Amazingly, the film, Cotten, in one of his very best performances, and even Welles weren’t nominated. It won a BAFTA Best Film Award and Cannes honored Reed with its Palme D’Or. It made the AFI list of The 100 Greatest American Movies of All Time. In the U.K., it’s still considered their Number One.
This is also the first time in the U.S. that audiences will see the complete film. For some strange reason, when David O. Selznick, still riding high as a result of Gone with the Wind 10 years earlier, bought the U.S. rights, he attacked the film with a vengeance looping off 11 minutes, This included a less-than 10-second shot of a nearly bare-breasted dancer and a hint of homosexuality that he might have been pressured to cut to appease powerful Joseph Breen and the Hays Motion Picture Code.
In postwar Vienna overrun with black marketers and divided in sectors governed by the occupying forces of Great Britain, France, Russia, and the U.S., pulp Western writer Holly Martins (Cotten) arrives to meet up with his old friend Harry Lime (Welles), only to be told he’s dead – hit by a truck. [Welles doesn’t appear for almost half the picture – one reason might be that when he was supposed to be in Vienna , he was playing and attempting to raise money in Rome for his pictures; and almost had to be kidnapped back to the location.]
Holly gets caught up in a web of deception, and discovers his friend’s corruption in peddling tainted penicillin that’s killing and disfiguring hundreds. He also falls head-over-heels for Anna (Valli), Harry’s supposed great love who’s somehow landed in Vienna and on a forged passport. As he digs, Holly comes to the conclusion that that isn’t Harry in the coffin that was interred. Each scenario he comes up with is quickly dismissed.
Disillusioned with his quest for justice and ready to return home, Holly pays Anna a final visit. As he leaves, he glimpses a familiar face in a flash of light. It’s Harry, grinning impishly and very much alive. Holly gives chase, but Harry vanishes into thin air. The next day, he discovers Harry disappeared into a kiosk that’s a ventilation shaft for the sewers.
Vienna becomes the staging area for an edge-of-your-seat manhunt and a marvel of a chase sequence through the city’s underground chasms that have you gobbling handfuls of popcorn. Holly, after a secret meeting with Harry on the Ferris Wheel, discovers Harry has only been using Anna, and he sets out to trap him. Anna, still madly in love with Harry no-matter-what, accuses him of betrayal.
The Third Man is a triumph of film noir atmosphere with its post-war Vienna locations with the city divided into four sectors [British, French, Russian, and one shared by all the Allies] piled high with rubble from Allied bombing
Reed and Krasker somehow managed to shoot with the bulky equipment of the day in enormous underground vaulted and flooded tunnels and stone chambers with cascading waterfalls and, in a unique-to-this-day sequence on the gigantic Riesenrad Ferris Wheel. Throughout the film there’s crackerjack editing and Krasker’s use of wet streets, tilted camera angles, and giant shadows.
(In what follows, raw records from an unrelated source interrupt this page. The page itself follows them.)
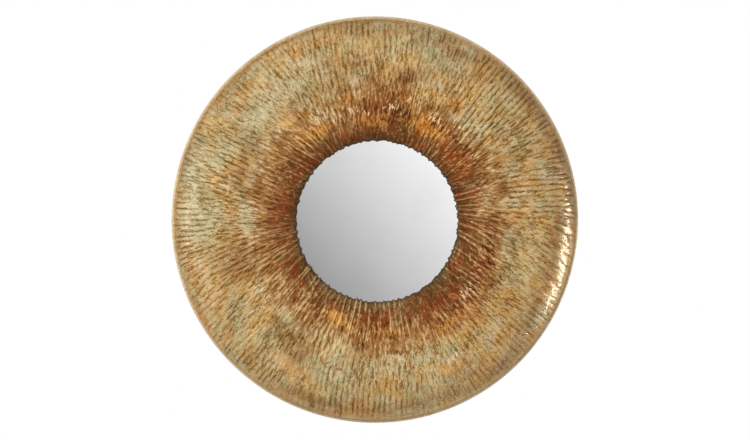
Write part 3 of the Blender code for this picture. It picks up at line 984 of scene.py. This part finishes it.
board_dust = fibre.use(dust_film, board_place, 0.15)
board_colour = fibre.ramp(
    fibre.blend_of(patches, (fibres, 1.2)),
    (0.25, (92, 64, 44)),
    (0.50, (108, 77, 53)),
    (0.75, (126, 92, 65)),
)
fibre.put(shader.inputs["Base Color"], fibre.mix(board_dust, board_colour, srgb(150, 136, 118)))
shader.inputs["Roughness"].default_value = 0.8
print_and_fibres = fibre.math("MULTIPLY_ADD", screen, 0.5, fibres)
fibre.put(shader.inputs["Normal"], fibre.bump(print_and_fibres, 0.5, PRINT_DEPTH))
board.data.materials.append(pressed_board)


# Six tabs bent from 1.2 mm strip iron, spot-welded by the foot to the back of the seat. Each is
# pressed down over the board's edge by hand. They and the strap have one coat of black paint.
TAB_SOFTENING = 0.0003
FLAT_DEGREES = 1
CORNER_DEGREES = 30
COPY_SHARP_DEGREES = 20


def softened_copy(name, node, softening):
    """A piece in a CAD node's place and form, with its sharp edges rounded off."""
    bm = bmesh.new()
    bm.from_mesh(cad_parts[node].data)
    bmesh.ops.remove_doubles(bm, verts=bm.verts, dist=1e-5)
    flat = math.radians(FLAT_DEGREES)
    bmesh.ops.dissolve_limit(bm, angle_limit=flat, verts=bm.verts, edges=bm.edges)
    corner = math.radians(CORNER_DEGREES)
    corners = [edge for edge in bm.edges if edge.is_manifold and edge.calc_face_angle() > corner]
    return eased_piece(bm, name, node, corners, softening, COPY_SHARP_DEGREES)


black_paint, black, shader = new_finish("brushed_black_paint")
paint_place = black.object_place()
brush_place = black.vector_math("MULTIPLY", paint_place, (0.2, 1.0, 1.0))
brush_strokes = black.noise(brush_place, 380.0, 3.0, 0.6)
large_chips = black.noise(paint_place, 55.0, 5.0, 0.7)
small_chips = black.noise(paint_place, 420.0, 2.0, 0.6)
chips = black.blend_of(large_chips, (small_chips, 0.5))
paint_dust = black.use(dust_film, paint_place, 0.3)
black_colour = black.ramp(brush_strokes, (0.3, (30, 29, 28)), (0.7, (44, 42, 40)))
rust = black.ramp(brush_strokes, (0.3, (92, 62, 42)), (0.7, (120, 96, 78)))
black_colour = black.mix(black.step(chips, 0.66, 0.72), black_colour, rust)
black_colour = black.mix(paint_dust, black_colour, srgb(120, 112, 102))
black.put(shader.inputs["Base Color"], black_colour)
black.put(shader.inputs["Roughness"], black.step(brush_strokes, 0.3, 0.7, 0.38, 0.52))
black.put(shader.inputs["Normal"], black.bump(brush_strokes, 0.35, PAINT_DEPTH))
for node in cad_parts:
    if node.startswith("board_clip_"):
        tab = softened_copy(node.replace("board_clip", "bent_tab"), node, TAB_SOFTENING)
        tab.data.materials.append(black_paint)


# The strap is a flat bar of 30 by 3 mm iron, sheared to the curve of the rim and welded to it at
# both ends. Two keyholes take the heads of the wall screws. It is painted black with the tabs.
WELD_BEADS = 9
WELD_RADIUS = 0.0024
WELD_INSET = 0.0006
WELD_LIFT = 0.0002
WELD_FLATNESS = 0.6
WELD_LENGTH = 1.15
WELD_LENGTH_VARIES = 0.15
STRAP_SOFTENING = 0.0004
strap = softened_copy("keyhole_strap", "hanging_strap", STRAP_SOFTENING)
strap.data.materials.append(black_paint)
strap_low, strap_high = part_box("hanging_strap")
weld_reach = foot_radius - SHEET - WELD_INSET
bm = bmesh.new()
for side in (-1, 1):
    for bead in range(WELD_BEADS):
        z = strap_low.z + (strap_high.z - strap_low.z) * (bead + 0.5) / WELD_BEADS
        x = side * math.sqrt(weld_reach**2 - (z - ring_centre.z) ** 2)
        long = WELD_LENGTH + WELD_LENGTH_VARIES * math.sin(3.0 * bead)
        place = Matrix.Translation((x, strap_low.y + WELD_LIFT, z))
        place = place @ Matrix.Diagonal((1.0, WELD_FLATNESS, long, 1.0))
        bmesh.ops.create_uvsphere(
            bm, u_segments=14, v_segments=8, radius=WELD_RADIUS, matrix=place
        )
weld_mesh = bpy.data.meshes.new("strap_welds")
bm.to_mesh(weld_mesh)
bm.free()
weld_mesh.shade_smooth()
weld_mesh.materials.append(black_paint)
welds = placed("strap_welds", weld_mesh)
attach(welds, "root")


# The studio: a pale floor well below the mirror, a large soft box above that the ring doesn't
# mirror, a weak one on the left, and a graded card in front for the glass. A tilted strip low on
# the right, a little behind the ring, is seen only in the highlight along the shoulder.
FLOOR_DROP = 1.25
FLOOR_HALF_WIDTH = 4.0


def square_sheet(name, half_width, place):
    """A flat square sheet of the studio, laid out by a matrix."""
    mesh = bpy.data.meshes.new(name)
    bm = bmesh.new()
    bmesh.ops.create_grid(bm, x_segments=1, y_segments=1, size=half_width, matrix=place)
    bm.to_mesh(mesh)
    bm.free()
    return placed(name, mesh)


floor_place = Matrix.Translation((0, 0, ring_centre.z - FLOOR_DROP))
floor = square_sheet("floor", FLOOR_HALF_WIDTH, floor_place)
pale_floor, paper, shader = new_finish("pale_floor")
mottle = paper.noise(paper.object_place(), 3.0)
paper_white = paper.ramp(mottle, (0.3, (242, 241, 240)), (0.7, (244, 243, 242)))
paper.put(shader.inputs["Base Color"], paper_white)
shader.inputs["Roughness"].default_value = 0.8
floor.data.materials.append(pale_floor)
floor.visible_glossy = False


def soft_box(name, offset, width, height, power):
    """A rectangular lamp at an offset from the ring's centre, which it faces."""
    lamp = bpy.data.lights.new(name, "AREA")
    lamp.shape = "RECTANGLE"
    lamp.size = width
    lamp.size_y = height
    lamp.energy = power
    holder = placed(name, lamp)
    holder.location = ring_centre + Vector(offset)
    holder.rotation_euler = (-Vector(offset)).to_track_quat("-Z", "Y").to_euler()
    return holder


STRIP_TILT_DEGREES = 36.0
box_above = soft_box("box_above", (-0.6, -2.3, 1.0), 1.6, 1.2, 40.0)
box_above.visible_glossy = False
strip = soft_box("strip_right", (1.70, 0.23, -0.385), 0.22, 0.88, 21.0)
strip.rotation_euler.rotate_axis("Z", math.radians(STRIP_TILT_DEGREES))
strip.visible_diffuse = False
strip.data.color = (1.0, 0.94, 0.83)
soft_box("box_left", (-1.9, -0.5, 0.1), 1.0, 1.2, 10.0)

# The card is brighter towards its upper right: how steeply to the right and up, how far from its
# middle the grading reaches, and its dimmest and brightest.
CARD_DISTANCE = 3.6
CARD_HALF_WIDTH = 0.9
CARD_SLOPE = (0.75, 0.0, 0.66)
CARD_REACH = 0.34
CARD_DIM = 0.375
CARD_BRIGHT = 1.02
card_place = Matrix.Translation((ring_centre.x, -CARD_DISTANCE, ring_centre.z))
card_place = card_place @ Matrix.Rotation(math.pi / 2, 4, "X")
card = square_sheet("graded_card", CARD_HALF_WIDTH, card_place)
card_glow = bpy.data.materials.new("graded_card")
card_glow.use_nodes = True
card_glow.node_tree.nodes.clear()
glow = Finish(card_glow.node_tree)
slope = glow.add(
    "ShaderNodeVectorMath", glow.object_place(), CARD_SLOPE, operation="DOT_PRODUCT"
)
level = ring_centre.z * CARD_SLOPE[2]
limits = (level - CARD_REACH, level + CARD_REACH, CARD_DIM, CARD_BRIGHT)
brightness = glow.add("ShaderNodeMapRange", slope.outputs["Value"], *limits)
shine = glow.add("ShaderNodeEmission", (1.0, 1.0, 1.0, 1.0), brightness.outputs["Result"])
glow.put(glow.add("ShaderNodeOutputMaterial").inputs["Surface"], shine.outputs["Emission"])
card.data.materials.append(card_glow)
card.visible_camera = False
card.visible_diffuse = False
card.visible_shadow = False

# White paper all round for the camera, and a dimmer room for what the metal mirrors.
ROOM_LIGHT = 0.705
ROOM_MIRRORED = 0.28
world = bpy.data.worlds.new("studio")
bpy.context.scene.world = world
world.use_nodes = True
world.node_tree.nodes.clear()
sky = Finish(world.node_tree)
rays = sky.add("ShaderNodeLightPath").outputs
room = sky.math("MULTIPLY_ADD", rays["Is Glossy Ray"], ROOM_MIRRORED - ROOM_LIGHT, ROOM_LIGHT)
room = sky.math("MULTIPLY_ADD", rays["Is Camera Ray"], 1.0 - ROOM_LIGHT, room)
backdrop = sky.add("ShaderNodeBackground", (1.0, 1.0, 1.0, 1.0), room)
sky.put(sky.add("ShaderNodeOutputWorld").inputs["Surface"], backdrop.outputs["Background"])
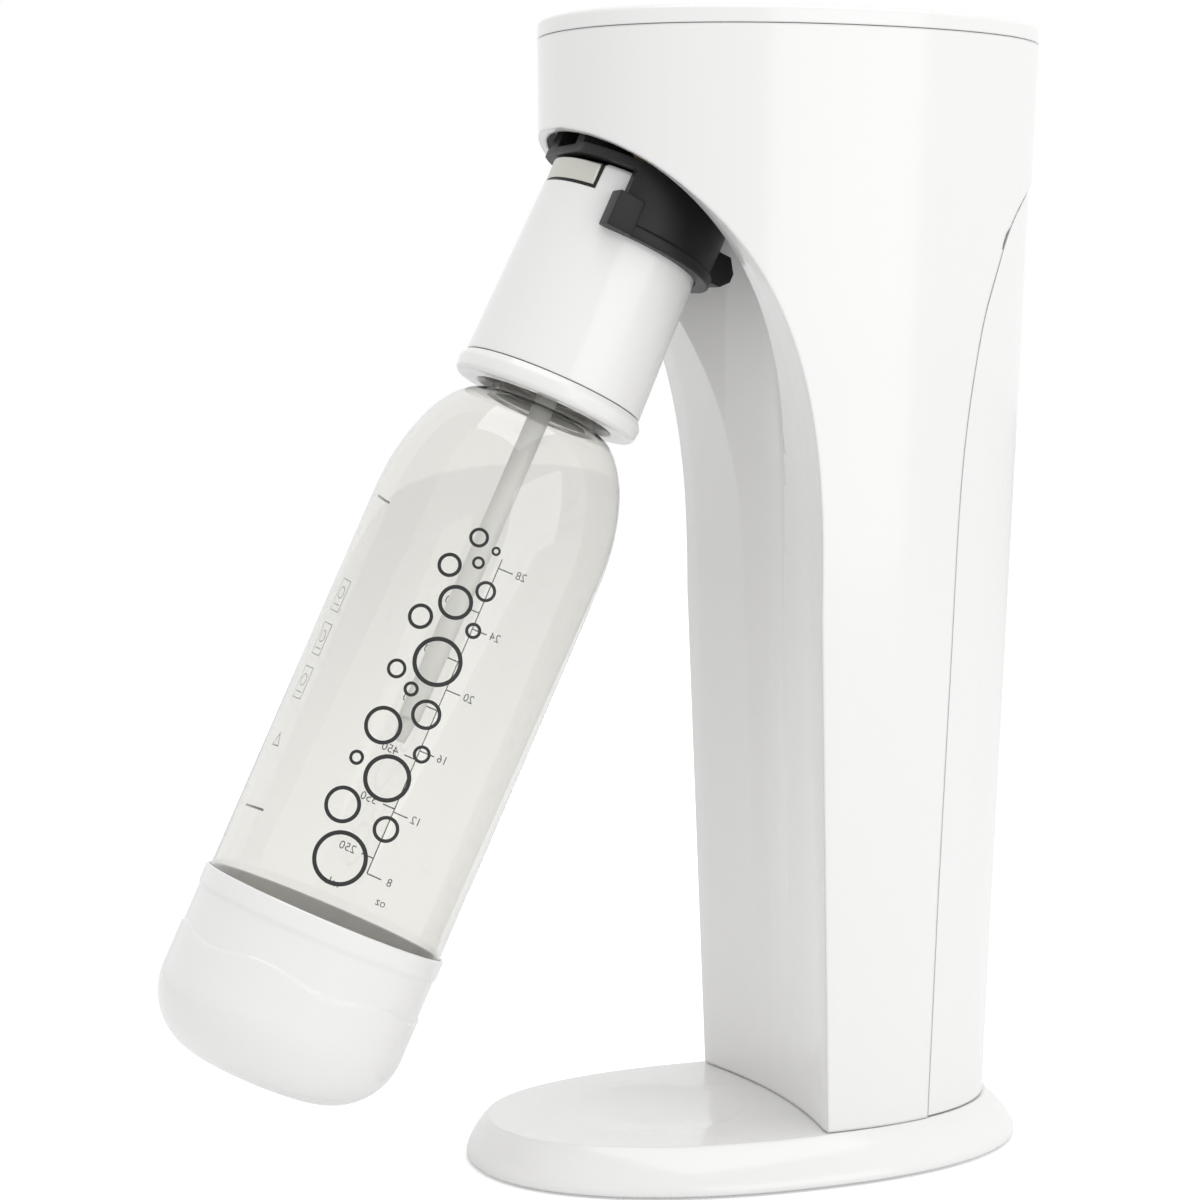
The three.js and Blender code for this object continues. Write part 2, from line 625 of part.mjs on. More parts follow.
// The latch slides in a window at the back of the band and snaps into the slot in the tower.
const latchOut = bayRadius - 1.2;
function latch() {
  const back = infuserTopRadius + slip + 1;
  const outline = new THREE.Shape([new THREE.Vector2(back, latchZ - 5.6),
    new THREE.Vector2(latchOut - 3, latchZ - 5.6),
    new THREE.Vector2(latchOut, latchZ - 2.4), new THREE.Vector2(latchOut, latchZ + 1),
    new THREE.Vector2(latchOut - 3.4, latchZ + 6), new THREE.Vector2(back, latchZ + 6)]);
  const tongue = crosswise(outline, 7);
  return cut(tongue, disc(bandInner + latchTravel, 0, seamZ, 36));
}

piece('carriage_latch', latch(), 'black', upright);

function outletNozzle() {
  const eye = rod([-armHalfGap + 1, -pivotAhead, pivotZ], [armHalfGap - 1, -pivotAhead, pivotZ], 5.5);
  const way = rod([-20, -pivotAhead, pivotZ], [20, -pivotAhead, pivotZ], pivotRadius + touch);
  const bridgeOutline = new THREE.Shape([new THREE.Vector2(4, plateTopZ + touch),
    new THREE.Vector2(4, plateTopZ + 5),
    new THREE.Vector2(-pivotAhead, pivotZ + 4), new THREE.Vector2(-pivotAhead, pivotZ - 4),
    new THREE.Vector2(-pivotAhead + 6, plateTopZ + touch)]);
  const spout = ring(1.5, nozzleRadius - 1.4, plateLowZ, plateTopZ + 4, 20);
  const duct = disc(1.5, plateLowZ - 1, plateTopZ + 3, 16);
  return cut(join(eye, crosswise(bridgeOutline, 4.5), spout), way, duct);
}

piece('outlet_nozzle', outletNozzle(), 'brass', upright);
const nozzleSeal = ring(nozzleRadius - 1.2, nozzleRadius, plateLowZ + 0.4, plateLowZ + 2.6, 24);
piece('nozzle_seal', nozzleSeal, 'rubber', upright);

// Infuser
const bodyLowZ = infuserLowZ + ringHeight;
const leverHalf = 21;
const leverLowZ = infuserTopZ - 9;
const leverInner = infuserTopRadius - infuserWall - 1;
const postReach = leverInner - 3.5;
const ventY = -7;
const ventReach = 16;
const ventZ = leverLowZ + 2.2;
const front = (halfWidth, lowZ, highZ) => block([-halfWidth, -50, lowZ], [halfWidth, -12, highZ]);

function infuserBody() {
  const shell = revolve([[infuserLowRadius, bodyLowZ + touch], [infuserTopRadius, infuserTopZ - 1],
    [infuserTopRadius - 0.8, infuserTopZ], [infuserTopRadius - infuserWall, infuserTopZ],
    [infuserTopRadius - infuserWall, infuserTopZ - 6], [infuserLowRadius - infuserWall, bodyLowZ + touch]], 36);
  return cut(shell, front(leverHalf + 1.6, leverLowZ - 1, infuserTopZ + 1));
}

piece('infuser_body', infuserBody(), 'white', upright);

const ledge = infuserTopRadius - infuserWall - slip;
function infuserCap() {
  const plate = cut(disc(ledge, infuserTopZ - 3.4, infuserTopZ - 0.6, 36), disc(6 + slip, 0, seamZ, 32));
  return cut(plate, front(leverHalf + 3, infuserTopZ - 30, infuserTopZ + 1));
}

piece('infuser_cap', infuserCap(), 'black', upright);

const frameLowZ = leverLowZ - 1 + touch;
function leverFrame() {
  const rimInner = infuserTopRadius - infuserWall - 1.2;
  const rim = ring(rimInner, infuserTopRadius - 0.5, frameLowZ, infuserTopZ - 0.8, 36);
  const outline = rim.intersect(front(leverHalf + 1.6 - touch, 0, seamZ));
  return cut(outline, front(leverHalf, leverLowZ, seamZ));
}

piece('lever_frame', leverFrame(), 'black', upright);

function releaseLever() {
  const face = ring(leverInner, infuserTopRadius, leverLowZ + touch, infuserTopZ - 0.6, 36)
    .intersect(front(leverHalf - touch, 0, seamZ));
  return join(face, rod([0, -infuserTopRadius + 3, ventZ], [0, -postReach, ventZ], 1.8));
}

piece('release_lever', releaseLever(), 'silver', upright);

piece('vent_valve', rod([0, -ventReach, ventZ], [0, ventY, ventZ], 3), 'brass', upright);
const springRoom = leverInner - leverTravel - ventReach - 3 * touch;
const returnSpring = piece('release_spring', spring(2.7, 0.45, springRoom, 3), 'steel', upright);
returnSpring.rotation.x = Math.PI / 2;
returnSpring.position.set(0, -ventReach - touch, ventZ);

const spigotHeight = 5;
const spigotRadius = infuserRadius(bodyLowZ + spigotHeight) - infuserWall - slip;
function infuserRing() {
  return revolve([[ringMouth + 0.9, infuserLowZ], [ringRadius - 1.5, infuserLowZ],
    [ringRadius - 0.4, infuserLowZ + 1.4], [ringRadius, infuserLowZ + 5.4], [infuserLowRadius, bodyLowZ], [spigotRadius, bodyLowZ],
    [spigotRadius, bodyLowZ + spigotHeight], [spigotRadius - 2, bodyLowZ + spigotHeight],
    [spigotRadius - 2, bodyLowZ - 2], [ringMouth, bodyLowZ - 2], [ringMouth, infuserLowZ + 2.2]], 36);
}

piece('infuser_ring', infuserRing(), 'white', upright);

const collarInner = neckRadius + slip;
const collarTopZ = neckTopZ + 7;
function threadCollar() {
  const stemWay = tubeRadius + touch;
  const outer = spigotRadius - 2 - touch;
  return revolve([[collarInner, bodyLowZ - 2 + touch], [outer, bodyLowZ - 2 + touch], [outer, bodyLowZ + 5],
    [collarInner + 3, bodyLowZ + 8], [collarInner + 3, collarTopZ], [stemWay, collarTopZ],
    [stemWay, collarTopZ - 4], [collarInner, collarTopZ - 4]]);
}

piece('thread_collar', threadCollar(), 'grey', upright);

const sealTopZ = collarTopZ - 4 - touch;
piece('neck_seal', ring(neckRadius - neckWall, neckRadius, neckTopZ + touch, sealTopZ), 'rubber', upright);

const checkLowZ = collarTopZ + touch;
const checkTopZ = checkLowZ + 12;
piece('check_valve', revolve([[1.2, checkLowZ], [8, checkLowZ], [8, checkLowZ + 8], [5.6, checkTopZ],
  [1.2, checkTopZ]]), 'brass', upright);
piece('inlet_nipple', revolve([[1.5, checkTopZ + touch], [5, checkTopZ + touch], [5, infuserTopZ - 8],
  [6, infuserTopZ - 6], [6, infuserTopZ], [1.5, infuserTopZ]]), 'brass', upright);

function carbonationTube() {
  return revolve([[tubeBore - 1, tubeLowZ], [tubeBore - 0.4, tubeLowZ], [tubeRadius - 0.9, tubeLowZ + 8],
    [tubeRadius, tubeLowZ + 9], [tubeRadius, checkLowZ - touch], [tubeBore, checkLowZ - touch],
    [tubeBore, tubeLowZ + 9]], 24);
}

piece('carbonation_tube', carbonationTube(), 'tube', upright);

// Bottle
function bottleShell() {
  const foot = quarter(bottleRadius, bottleFootHeight, bottleLowZ, 5);
  const innerRadius = bottleRadius - bottleWall;
  const footInner = quarter(innerRadius, bottleFootHeight - bottleWall, bottleLowZ + bottleWall, 5);
  const shoulder = (grow) => Array.from({ length: 6 }, (_, i) => {
    const angle = (Math.PI / 2) * (i / 5);
    const reach = bottleRadius - neckRadius;
    const rise = neckLowZ - shoulderLowZ;
    return [neckRadius + reach * Math.cos(angle) - grow, shoulderLowZ + (rise - grow) * Math.sin(angle)];
  });
  const flangeZ = neckLowZ + 5;
  const neck = [[neckRadius, flangeZ], [neckFlange, flangeZ], [neckFlange, flangeZ + 2],
    [neckRadius, flangeZ + 2], [neckRadius, neckTopZ], [neckRadius - neckWall, neckTopZ], [neckRadius - neckWall, neckLowZ]];
  const inside = shoulder(bottleWall).reverse().slice(1);
  return revolve([...foot, ...shoulder(0), ...neck, ...inside, ...footInner.reverse()], 36);
}

piece('bottle', bottleShell(), 'clear', upright);

function baseCup() {
  const outer = bottleRadius + touch + cupWall;
  const corner = quarter(cupCorner, cupCorner, cupLowZ, 5).map(([r, z]) => [outer - cupCorner + r, z]);
  const inner = outer - cupWall;
  const innerCorner = quarter(cupCorner - cupWall, cupCorner - cupWall, cupLowZ + cupWall, 5)
    .map(([r, z]) => [outer - cupCorner + r, z]);
  const rim = cupLowZ + cupHeight;
  return revolve([[0, cupLowZ + 0.6], ...corner, [outer, rim - 1], [outer - 0.5, rim], [inner, rim],
    ...innerCorner.reverse(), [0, cupLowZ + cupWall]], 36);
}

piece('base_cup', baseCup(), 'white', upright);

export default group;
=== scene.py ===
import json
import math

import bmesh
import bpy
from mathutils import Matrix, Vector


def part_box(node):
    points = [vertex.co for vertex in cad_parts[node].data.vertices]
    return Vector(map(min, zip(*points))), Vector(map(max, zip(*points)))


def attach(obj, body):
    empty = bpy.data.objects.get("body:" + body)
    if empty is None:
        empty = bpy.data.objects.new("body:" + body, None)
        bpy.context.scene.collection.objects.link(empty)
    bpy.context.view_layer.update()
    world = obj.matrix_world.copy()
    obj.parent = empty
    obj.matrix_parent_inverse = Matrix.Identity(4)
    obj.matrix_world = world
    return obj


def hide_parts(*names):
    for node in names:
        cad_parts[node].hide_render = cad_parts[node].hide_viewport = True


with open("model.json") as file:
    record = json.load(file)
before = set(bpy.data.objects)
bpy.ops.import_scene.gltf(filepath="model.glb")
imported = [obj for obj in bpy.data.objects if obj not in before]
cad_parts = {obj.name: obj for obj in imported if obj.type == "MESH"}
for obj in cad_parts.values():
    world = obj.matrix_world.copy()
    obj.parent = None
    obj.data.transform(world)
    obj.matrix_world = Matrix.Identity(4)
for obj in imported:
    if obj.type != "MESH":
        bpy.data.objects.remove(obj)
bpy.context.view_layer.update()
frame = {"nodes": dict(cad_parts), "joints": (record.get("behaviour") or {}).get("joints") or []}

mm = 0.001
joints = {joint["name"]: joint for joint in frame["joints"]}
pivot = Vector(joints["carriage_tilt"]["pos_m"])
tilt = math.radians(joints["carriage_tilt"]["range_deg"][1])
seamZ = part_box("main_housing")[1].z / mm + 0.3
cylinderY = joints["cylinder_screw"]["pos_m"][1] / mm
bottleY = -35  # where the bottle's axis stands when the carriage is upright
hung = (Matrix.Translation(pivot) @ Matrix.Rotation(-tilt, 4, "X")
        @ Matrix.Translation((0, bottleY * mm - pivot.y, -pivot.z)))  # upright to hanging out
print("frame loaded:", len(frame["nodes"]), "nodes")

# Camera, floor and lamps
view = {"place": (0.96758, -0.43275, 0.29744), "aim": (-0.92888, 0.35976, -0.08801), "lens": 86.24}
studio = {"floor": (0.93, 0.93, 0.93), "floorGlow": 0.34, "throughGlow": 0.12, "sky": 0.82,
          "key": 6.2, "top": 14}


def setScene():
    camera = bpy.data.objects.new("camera", bpy.data.cameras.new("camera"))
    bpy.context.scene.collection.objects.link(camera)
    camera.location = view["place"]
    camera.rotation_euler = Vector(view["aim"]).to_track_quat("-Z", "Y").to_euler()
    camera.data.lens, camera.data.sensor_width = view["lens"], 36
    camera.data.clip_start = 0.02
    bpy.context.scene.camera = camera
    bpy.context.scene.view_settings.view_transform = "Standard"

    world = bpy.data.worlds.new("studio")
    bpy.context.scene.world = world
    world.use_nodes = True
    nodes, links = world.node_tree.nodes, world.node_tree.links
    back = nodes["Background"]
    path = nodes.new("ShaderNodeLightPath")
    seen = nodes.new("ShaderNodeMath")
    seen.operation = "MAXIMUM"
    links.new(path.outputs["Is Camera Ray"], seen.inputs[0])
    links.new(path.outputs["Is Transmission Ray"], seen.inputs[1])
    either = nodes.new("ShaderNodeMath")
    either.operation = "MAXIMUM"
    links.new(seen.outputs[0], either.inputs[0])
    links.new(path.outputs["Is Glossy Ray"], either.inputs[1])
    level = nodes.new("ShaderNodeMapRange")
    level.inputs["To Min"].default_value = studio["sky"]
    level.inputs["To Max"].default_value = 1
    links.new(either.outputs[0], level.inputs["Value"])
    links.new(level.outputs[0], back.inputs["Strength"])
    back.inputs["Color"].default_value = (1, 1, 1, 1)

    bpy.ops.mesh.primitive_plane_add(size=12, location=(0, 0, -0.0002))
    floor = bpy.context.object
    floor.name = "floor"
    paint = bpy.data.materials.new("floorPaint")
    paint.use_nodes = True
    nodes, links = paint.node_tree.nodes, paint.node_tree.links
    body = nodes["Principled BSDF"]
    body.inputs["Base Color"].default_value = (*studio["floor"], 1)
    body.inputs["Roughness"].default_value = 0.9
    body.inputs["Specular IOR Level"].default_value = 0
    body.inputs["Emission Color"].default_value = (1, 1, 1, 1)
    path = nodes.new("ShaderNodeLightPath")
    direct = nodes.new("ShaderNodeMath")
    direct.operation = "MULTIPLY"
    direct.inputs[1].default_value = studio["floorGlow"]
    links.new(path.outputs["Is Camera Ray"], direct.inputs[0])
    glow = nodes.new("ShaderNodeMath")
    glow.operation = "MULTIPLY_ADD"
    glow.inputs[1].default_value = studio["throughGlow"]
    links.new(path.outputs["Is Transmission Ray"], glow.inputs[0])
    links.new(direct.outputs[0], glow.inputs[2])
    links.new(glow.outputs[0], body.inputs["Emission Strength"])
    floor.data.materials.append(paint)

    lamps = [("key", (1.6, 0.55, 0.4), 1.4), ("top", (0.3, 0.2, 2.2), 1.8)]
    for name, place, size in lamps:
        lamp = bpy.data.objects.new(name + "Lamp", bpy.data.lights.new(name + "Lamp", "AREA"))
        bpy.context.scene.collection.objects.link(lamp)
        lamp.data.size = size
        lamp.data.energy = studio[name]
        lamp.location = place
        lamp.rotation_euler = (Vector((0, 0, 0.2)) - Vector(place)).to_track_quat("-Z", "Y").to_euler()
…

Bad boy Welles, tall, dashing, and smug with shameless charisma, when he does arrive onscreen, has one of the greatest star entrances ever. He also has some witty dialogue, such as this bit, which he wrote: "In Italy for 30 years, under the Borgias, they had warfare, terror, murder, bloodshed – and they produced Michelangelo, Leonardo da Vinci, and the Renaissance. In Switzerland, they had brotherly love, 500 years of democracy and peace. And what did that produce? The cuckoo clock."
Then, there’s the beauty of Reed and Krasker’s legendary, seemingly endlessly drawn-out finale sequence done is a single shot of Anna leaving the cemetery after Harry’s burial as lovelorn Holly awaits to reconcile and sweep her away. , She walks past without a glance. Forget today’s CGI when you marvel at how falling leaves were added in post-production.
Welles was four-handfuls, related Reed, "but somehow we managed, even got along without raising our voices." Once Welles entered the sewers, he did a few set-ups, then went into a tirade about the stench and how he might catch typhoid. He shouted to Reed, "Get someone else to play this. I cannot work under such conditions!’ So, it’s mostly assistant director Guy Hamilton [who later helmed a number of top-rated films, including Bond movies] standing in, fitted out in a heavy coat with shoulder padding and a hat.
The picture if rife with scene-stealers: Anna’s female super spouting German, which no one understands but which doesn’t stop her; little Hansel and his ball; Wilfred Hyde White, who heads a literary club; and the cat. Don’t forget the cat.
One of the Rubik’s Cube mysteries of the novel and the film is Who’s the third man? Maybe you’ll figure it out.
The Third Man is a great film, made when movies were really movies!